I was going to court every day for two years and fighting. So, that line means even more to me now, “the heavies are trying to bury me.” And it’s on a nationally released Skynyrd album and I’m so proud of it, man.. Things do come around. You know, after I left the band they tried to pretend like I didn’t exist. Then here comes “Freebird-The Movie” and “Behind the Music” and because I articulated in that stuff my feelings and they felt that it was heartfelt, they used much of my interview in both the movie and the TV show. So I’m, like, the main guy.

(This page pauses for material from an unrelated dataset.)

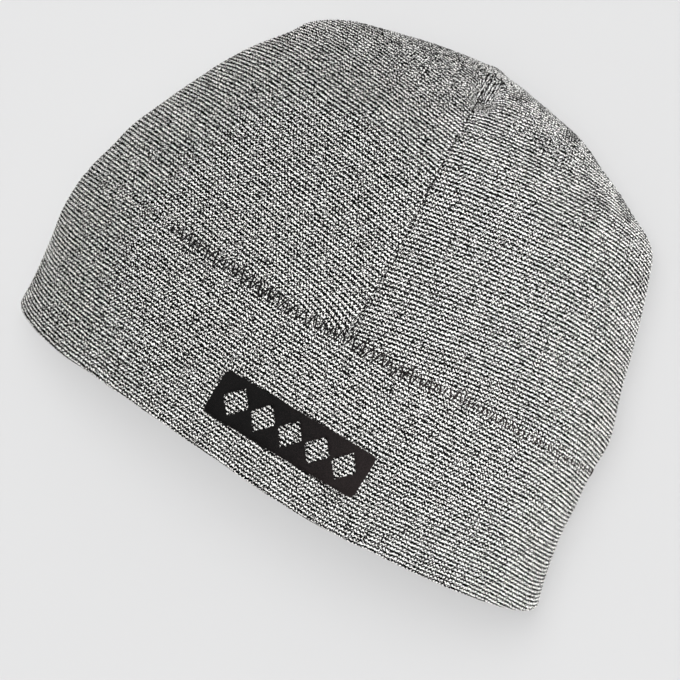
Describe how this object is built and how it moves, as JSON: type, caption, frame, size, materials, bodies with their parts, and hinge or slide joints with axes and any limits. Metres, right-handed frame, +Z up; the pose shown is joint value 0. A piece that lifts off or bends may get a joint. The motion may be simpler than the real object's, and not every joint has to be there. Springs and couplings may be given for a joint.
{
  "type": "knitted beanie",
  "caption": "Close-fitting jersey-knit beanie lying on its back, with a doubled band, a crown in two halves and an embroidered badge on the band.",
  "frame": {"origin": "middle of the footprint: the centre of the underside of the hat's box, on the surface that the hat lies on", "axes": "+Z up, out of the front of the hat; +Y from the mouth to the top of the crown; +X across the hat, along the mouth"},
  "size_m": [0.2621, 0.2056, 0.0588],
  "materials": {
    "knit": "matt wool jersey in black and off-white yarn, fine ribs",
    "thread": "black embroidery thread with a soft sheen"
  },
  "bodies": {
    "root": {"band": "knit", "crown_left": "knit", "crown_right": "knit", "badge": "thread"}
  },
  "joints": []
}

I have been a loyal hard working member of the Lynyrd Skynyrd band ever since Ronnie Van Zant asked me to set a fire under his band. I continue to play music for the right reasons to this day. I miss Ronnie, Steve, Cassie, Allen and Dean... I try to keep APB on the road against all odds, Mike Estes is a real trooper. Greg Baril is an unbelievable guitar player and they have to endure a lot of problems being in a band with me. They keep me going and I love playing with them.